Most critics appreciated Sven the Reindeer, but they couldn’t agree on Olaf.

Lisa Kennedy, Variety:

Greg Hildreth, working a dead-ringer puppet of the animated character [Olaf], gives sweetly hilarious voice to one of Disney’s best-ever sidekicks, and Andrew Pirozzi hoofs it in a beastly (in the best sense of the word) costume as the reindeer Sven.

Chris Jones, Chicago Tribune:

Sven the Reindeer—one of the best things in the show—is a gorgeously expressive, human-powered puppet from Michael Curry, played by Andrew Pirozzi. Olaf, played by Greg Hildreth, is a familiar comic marionette much like Zazu in The Lion King, and thus weirdly out-of-place here.

Deborah Wilker, the Hollywood Reporter:

On stage Olaf is rendered as a three-foot-high puppet attached to the body of actor Greg Hildreth, who is sort of dressed like a snowman and sings and pulls the strings — yeoman’s work with a difficult assignment. Yet the result is mostly a distraction, requiring a huge suspension of disbelief, and real work on the part of the audience as we wonder which set of Olaf’s eyes to look into […] Best to put an actor inside a costume or a true puppeteer in the rafters. Pick one.

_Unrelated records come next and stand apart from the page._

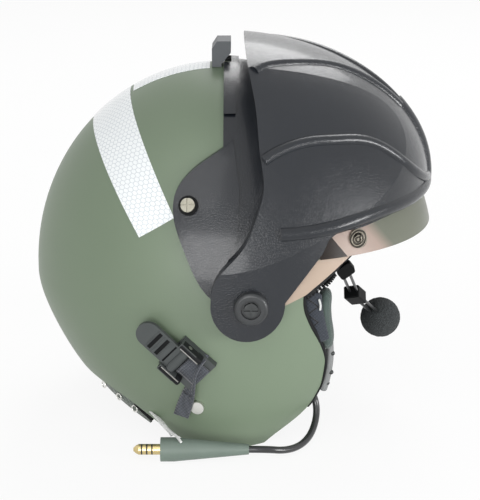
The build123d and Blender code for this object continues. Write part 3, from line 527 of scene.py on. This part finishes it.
# Laces of the nape strap: three cotton strands that hang over the plug's sleeve
LACE_DIAMETER = 1.8
LACES = (
    (
        (-57.0, -84.5, 18.5), (-55.0, -91.0, 20.5), (-49.5, -101.0, 19.0), (-44.5, -110.0, 17.8),
        (-40.5, -117.0, 17.6), (-37.0, -122.5, 17.6), (-34.2, -127.0, 15.6),
    ),
    (
        (-58.8, -84.0, 20.2), (-57.0, -90.5, 21.8), (-51.5, -100.0, 20.2), (-46.0, -108.0, 17.4),
        (-41.5, -113.5, 15.4),
    ),
    (
        (-55.2, -85.4, 16.6), (-53.0, -91.5, 19.2), (-48.0, -101.0, 18.4), (-43.5, -110.0, 17.0),
        (-41.0, -114.5, 14.4),
    ),
)
LACE_LENGTHS = (0.0489, 0.0353, 0.0333)
for number, (route, length) in enumerate(zip(LACES, LACE_LENGTHS), 1):
    lace = round_cord(f"nape_lace_{number}", route, LACE_DIAMETER, "strap_cloth", lace_finish.material)
    metres(route[0])


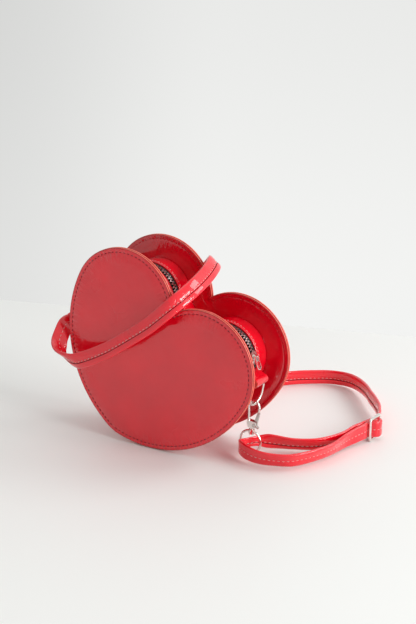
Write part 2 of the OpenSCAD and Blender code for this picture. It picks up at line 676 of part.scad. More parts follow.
back_shares = [
    [0.1, -1.13, 0.75, 1.77, -0.8, 0, 0.55],
    [0.3, -1.7, 0.89, 1.62, -0.95, 0, 0.3],
    [0.6, -1.91, 1.29, 1.88, -1, 0, 0],
    [0.8, -1.77, 2, 1.4, -0.95, 0, 0.2],
    [1, -1.48, 3.21, 1.43, -0.85, 0, 0.5],
    [1, -1.23, 5.07, 0.64, -0.35, 0, 0.9],
    [1, -0.98, 7.07, 0.53, 0, 0, 1],
    [1, -0.48, 8.71, 0.53, 0, 0, 1]];
floor_shares = [
    [0.2, -1.13, 9.3, 0.53, 0, 0, 1],
    [0.4, -1.14, 9.68, 0.53, 0, 0, 1],
    [0.6, -1.33, 8.77, 0.59, 0, 0, 1],
    [0.8, -1.76, 6.82, 0.71, 0, 0, 1],
    [0.9, -1.43, 4.92, 0.77, 0, 0, 1],
    [1, -1.13, 2.95, 0.77, 0, 0, 1],
    [1, -0.45, 1.74, 0.73, 0, 0, 1]];
run_leg_shares = [
    [0, -0.4, -1.59, 0.69, 0.05, 0, 1],
    [0.2, 0.36, -1.38, 0.6, 0.2, 0, 0.98],
    [0.5, 1.67, -1.56, 0.56, 0.4, -0.1, 0.91],
    [0.7, 1.73, -2.39, 0.53, 0.25, -0.37, 0.9],
    [0.9, 1.64, -1.85, 0.53, 0.1, -0.45, 0.89],
    [1, 1.2, -1.43, 0.57, 0, -0.3, 0.95]];
loop_shares = [
    [1, 0.34, -1.25, 0.65, 0, -0.1, 1],
    [1, -0.31, -0.71, 0.68, 0, 0, 1],
    [1, -0.05, 0, 0.68, 0, 0, 1],
    [1, 0.36, 0.57, 0.66, 0, 0, 1],
    [1, 1.04, 0.97, 0.61, 0.1, -0.25, 0.97]];
end_leg_shares = [
    [0.8, 1.14, 0.2, 0.55, 0.22, -0.45, 0.87],
    [0.6, 1.2, -0.28, 0.53, 0.35, -0.3, 0.88],
    [0.3, 0.45, -0.84, 0.55, 0.25, -0.1, 0.96],
    [0.1, -0.25, -0.84, 0.65, 0.1, 0, 1]];
// Through the buckle: shares of half its length, then of how far the strap
// passes outside the rolled end or behind the frame's edges
pass_shares = [[1.3, -1.1], [0.95, -1.15], [0.68, -0.9], [0.54, 0], [0.42, 0.6], [0.22, 0.94], [0, 1],
               [-0.22, 0.94], [-0.42, 0.6], [-0.54, 0], [-0.68, -0.9], [-0.95, -1.15], [-1.3, -1.1]];
sewn_leg_shares = [[-1.3, -2.45], [-0.75, -2.2], [-0.4, -1.7]];
function station(row, from, to) =
    concat(from + row[0] * (to - from) + strap_w * [row[1], row[2], row[3]], [row[4], row[5], row[6]]);
function stations(rows, from, to) = [for (row = rows) station(row, from, to)];
function leaned_3d(x, y, z) = [leaned([x, z])[0], y, leaned([x, z])[1]];
function leaned_row(row) = concat([row[0]], leaned_3d(row[1], row[2], row[3]),
                                  leaned_3d(row[4], row[5], row[6]));
function leaned_rows(rows) = [for (row = rows) leaned_row(row)];
pass_out = bar_loop_r + strap_t / 2 + seat_gap;
pass_in = buckle_wire_r + strap_t / 2 + seat_gap;
function pass_station(p) =
    concat(buckle_c + [p[1] * (p[1] > 0 ? pass_out : pass_in), p[0] * buckle_half_l, 0], [0, 0, 1]);
notch_front = placed(notch_c, -half_d);
notch_back = placed(notch_c, half_d);
notch_floor = [notch_back[0], notch_back[1], 0];
buckle_floor = [buckle_c[0], buckle_c[1], 0];
sewn_end = concat(buckle_c - [bar_loop_r + strap_t / 2 + skin_gap, 0, 0], [0, 0, 1]);
strap_stations = concat(
    stations(end_shares, eye_left_c, left_edge),
    stations(leaned_rows(front_shares), left_edge, notch_front),
    stations(leaned_rows(over_shares), notch_front, notch_back),
    stations(back_shares, notch_back, notch_floor),
    stations(floor_shares, notch_floor, buckle_floor),
    [for (p = pass_shares) pass_station(p)],
    stations(run_leg_shares, buckle_floor, eye_low),
    stations(loop_shares, buckle_floor, eye_low),
    stations(end_leg_shares, buckle_floor, eye_low),
    [for (p = sewn_leg_shares) pass_station(p)],
    [sewn_end]);
strap_subdivisions = 3;
function between(a, b, c, d, t) =
    (2 * b + (c - a) * t + (2 * a - 5 * b + 4 * c - d) * t * t + (3 * b - a - 3 * c + d) * t * t * t) / 2;
function smoothed(list, parts) = let (last = len(list) - 1) concat(
    [for (i = [0 : last - 1], k = [0 : parts - 1])
        between(list[max(i - 1, 0)], list[i], list[i + 1], list[min(i + 2, last)], k / parts)],
    [list[last]]);
strap_route = smoothed(strap_stations, strap_subdivisions);
function unit(v) = v / norm(v);
function place_of(s) = [s[0], s[1], s[2]];
function width_of(s) = [s[3], s[4], s[5]];
strap_chamfer_share = 0.3;
function section() = let (h = strap_w / 2, q = strap_t / 2, c = q * strap_chamfer_share)
    [[h, c - q], [h, q - c], [h - c, q], [c - h, q], [-h, q - c], [-h, c - q], [c - h, -q], [h - c, -q]];
function route_ring(i) =
    let (last = len(strap_route) - 1,
         ahead = unit(place_of(strap_route[min(i + 1, last)]) - place_of(strap_route[max(i - 1, 0)])),
         wide = width_of(strap_route[i]),
         across = unit(wide - (wide * ahead) * ahead),
         thick = cross(ahead, across))
    [for (p = section()) place_of(strap_route[i]) + p[0] * across + p[1] * thick];
// A stretch of the strap between two stations, closed at both ends
module ribbon(first, last) {
    rows = [for (i = [first * strap_subdivisions : last * strap_subdivisions]) route_ring(i)];
    sides = len(rows[0]);
    tops = len(rows) - 1;
    points = [for (row = rows, p = row) p];
    walls = [for (i = [0 : tops - 1], j = [0 : sides - 1])
        let (a = i * sides + j, b = a + sides, d = i * sides + (j + 1) % sides, c = d + sides)
        each [[a, b, c], [a, c, d]]];
    start_cap = [for (j = [1 : sides - 2]) [0, j, j + 1]];
    end_cap = [for (j = [1 : sides - 2]) [tops * sides, tops * sides + j + 1, tops * sides + j]];
    polyhedron(points, concat(walls, start_cap, end_cap));
}
end_at = len(end_shares) - 1;
front_at = end_at + len(front_shares) + len(over_shares);
back_at = front_at + len(back_shares);
floor_at = back_at + len(floor_shares) + 1;
run_leg_at = floor_at - 1 + len(pass_shares) + len(run_leg_shares);
loop_at = run_leg_at + len(loop_shares);
last_at = len(strap_stations) - 1;
module strap_end_left() { color(patent_red) ribbon(0, end_at); }
module strap_front() { color(patent_red) ribbon(end_at, front_at); }
module strap_back() { color(patent_red) ribbon(front_at, back_at); }
module strap_floor() { color(patent_red) ribbon(back_at, floor_at); }
module strap_run_leg() { color(patent_red) ribbon(floor_at, run_leg_at); }
module strap_clip_loop() { color(patent_red) ribbon(run_leg_at, loop_at); }
module strap_end_leg() { color(patent_red) ribbon(loop_at, last_at); }

front_panel();
front_backing();
front_board();
front_lining();
back_panel();
back_backing();
back_board();
back_lining();
gusset_base();
gusset_top_front();
gusset_top_rear();
gusset_lining();
zip_tape_front();
zip_tape_rear();
zip_teeth_front();
zip_teeth_rear();
zip_stops();
zip_slider();
zip_slider_base();
zip_pull();
tab_right();
ring_right();
hook_right();
gate_right();
rivet_right();
eye_right();
tab_left();
ring_left();
hook_left();
gate_left();
rivet_left();
eye_left();
strap_end_left();
strap_front();
strap_back();
strap_floor();
strap_run_leg();
strap_clip_loop();
strap_end_leg();
strap_bar_loop();
buckle_frame();
buckle_bar();
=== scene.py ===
"""Looks of a heart shaped purse in patent leather that lies on its right flank."""

import json
import math

import bpy
import numpy as np
from bpy.props import FloatProperty, FloatVectorProperty, IntProperty, PointerProperty
from bpy.types import Operator, Panel, PropertyGroup
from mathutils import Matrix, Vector


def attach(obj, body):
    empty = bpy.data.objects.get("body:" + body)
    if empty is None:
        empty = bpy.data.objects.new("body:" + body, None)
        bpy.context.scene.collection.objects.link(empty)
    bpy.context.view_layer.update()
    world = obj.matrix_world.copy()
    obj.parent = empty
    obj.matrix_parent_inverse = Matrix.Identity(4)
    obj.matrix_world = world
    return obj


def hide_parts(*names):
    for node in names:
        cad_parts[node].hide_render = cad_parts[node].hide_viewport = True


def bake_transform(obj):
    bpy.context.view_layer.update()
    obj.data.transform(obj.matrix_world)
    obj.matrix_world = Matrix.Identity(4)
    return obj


bl_info = {
    "name": "Heart Purse",
    "version": (1, 0, 0),
    "blender": (4, 5, 0),
    "location": "View3D > Sidebar > Purse",
    "description": "Builds the leather, zip, hardware and strap of a heart shaped purse",
    "category": "Object",
}

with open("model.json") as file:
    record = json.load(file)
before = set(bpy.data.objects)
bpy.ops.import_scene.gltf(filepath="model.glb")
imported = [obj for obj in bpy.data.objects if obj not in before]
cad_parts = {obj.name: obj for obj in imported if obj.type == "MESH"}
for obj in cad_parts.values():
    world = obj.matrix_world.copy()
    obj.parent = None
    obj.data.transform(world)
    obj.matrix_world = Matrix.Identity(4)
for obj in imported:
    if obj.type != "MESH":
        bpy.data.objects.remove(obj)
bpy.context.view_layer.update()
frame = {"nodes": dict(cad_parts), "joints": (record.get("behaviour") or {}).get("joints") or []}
MM = 0.001
JOINTS = {joint["name"]: joint for joint in frame["joints"]}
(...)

The show invites comparisons to Wicked—and could maybe learn something from it.

Lisa Kennedy, Variety:

Frozen admittedly borrows from other blockbuster musicals, the most obvious being Wicked and Disney’s The Lion King. (Leads Levy and Patti Murin have played Elphaba and Glinda, respectively, in Wicked.)

Mark Shenton, The Stage:

It’s like a cross between Wicked and Harry Potter.

Jesse Green, New York Times:

But, like Wicked before it, Frozen is going to have to figure how to make the dark character less of a bore and the light character more compelling.